I want to parallelize this code getting the best performance. "histogram" stores number of appareances of a certain colour (there are 10 different colours, so the size of histogram is 10). "img" is an array which stores a certain image information. In each index of img is stored a colour (int value, range 0..9). This is the code:
for( i=0; i<N1; i++ ){
for( j=0; j<N2; j++ ){
histogram[ img[i][j] ] = histogram[ img[i][j] ] + 1;
}
}
I tried this but the performance is so bad (worse than serial execution):
#pragma omp parallel for schedule(static, N1/nthreads) private(i,j)
for(i=0; i<N1; i++){
for(j=0; j<N2; j++)
{
#pragma omp atomic
histogram[img[i][j]]++;
}
}
Any suggestions? Thank you.
I already went into detail on how to to this here Fill histograms (array reduction) in parallel with OpenMP without using a critical section
It's the same as an array reduction. OpenMP does not have built in support for this in C/C++ (but it does in Fortran) so you have to do it yourself.
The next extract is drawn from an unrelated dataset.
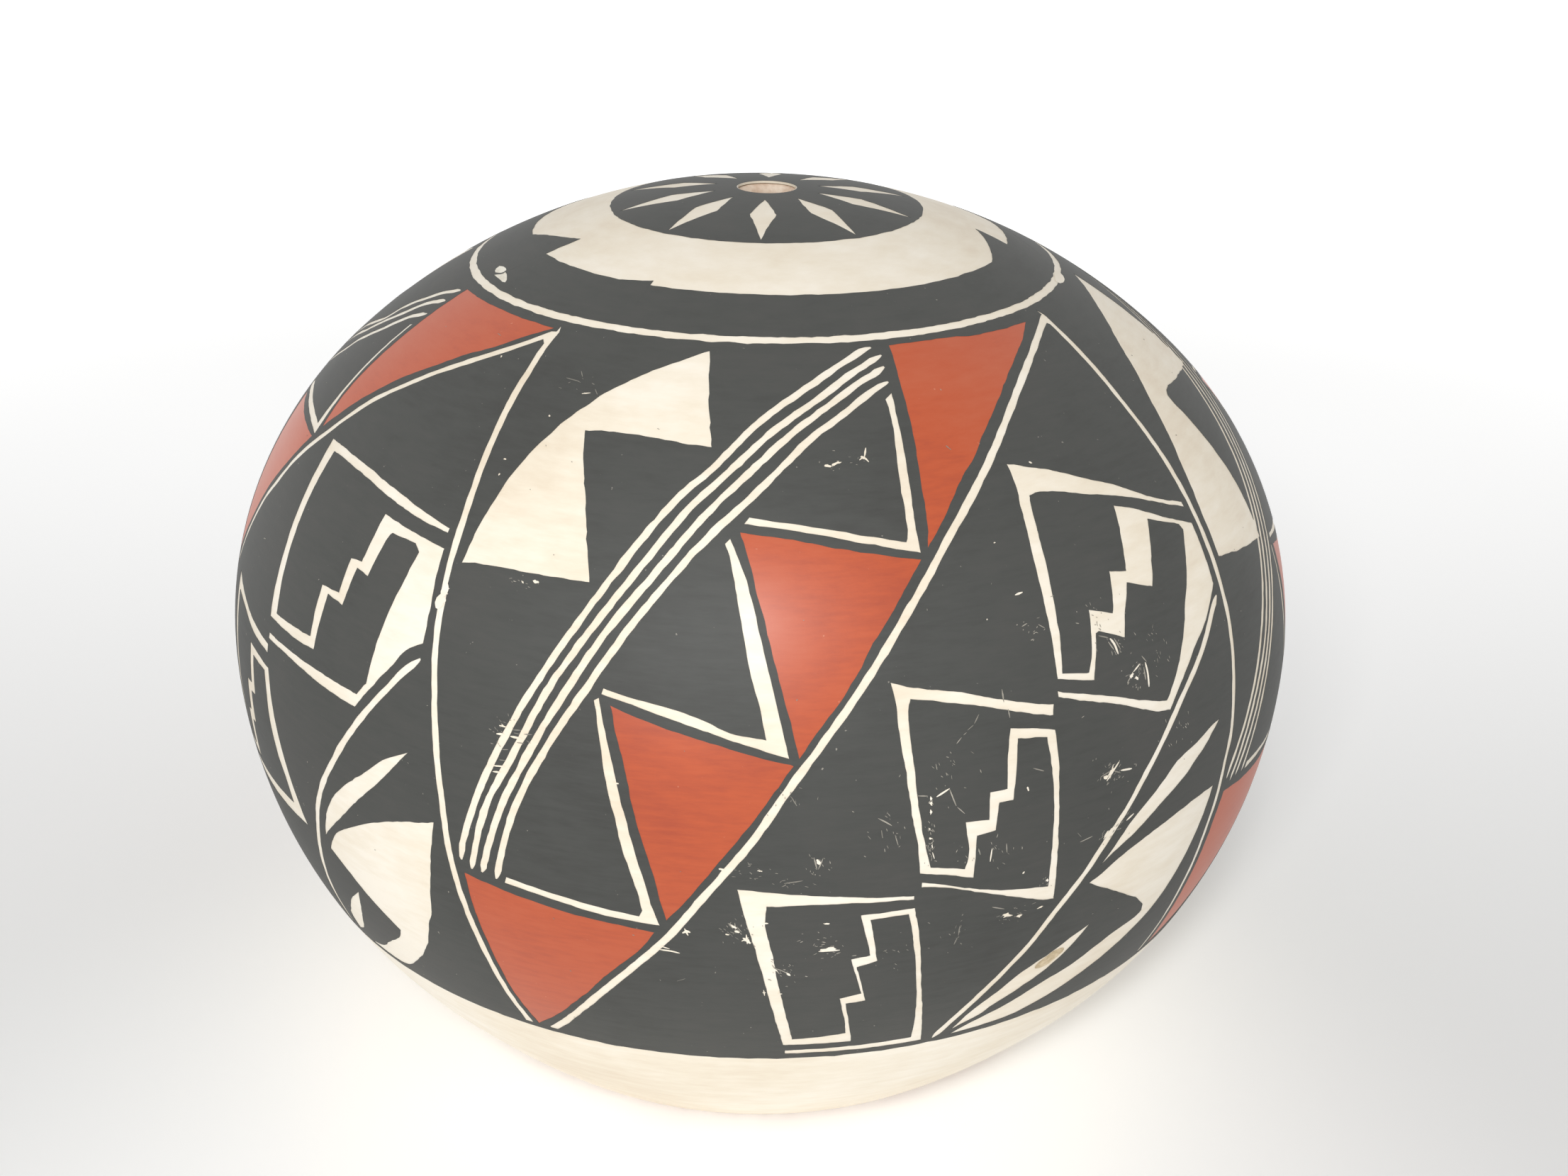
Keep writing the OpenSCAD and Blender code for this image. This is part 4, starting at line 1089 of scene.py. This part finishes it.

The easy solution is to create private version of the histogram, fill them in parallel, and them merge them into one histogram in a critical section. In your case you can do that like this:
int i, histogram[10];
for(i=0; i<10; i++) histogram[i] = 0;
#pragma omp parallel
{
int i, j, histogram_private[10];
for(i=0; i<10; i++) histogram_private[i] = 0;
#pragma omp for nowait
for(i=0; i<N1; i++) {
for(j=0; j<N2; j++) {
histogram_private[img[i][j]]++;
}
}
#pragma omp critical
{
for(i=0; i<10; i++) histogram[i] += histogram_private[i];
}
}
It's possible to merge in parallel as well but that's more complicated. See the first link I mentioned for more details.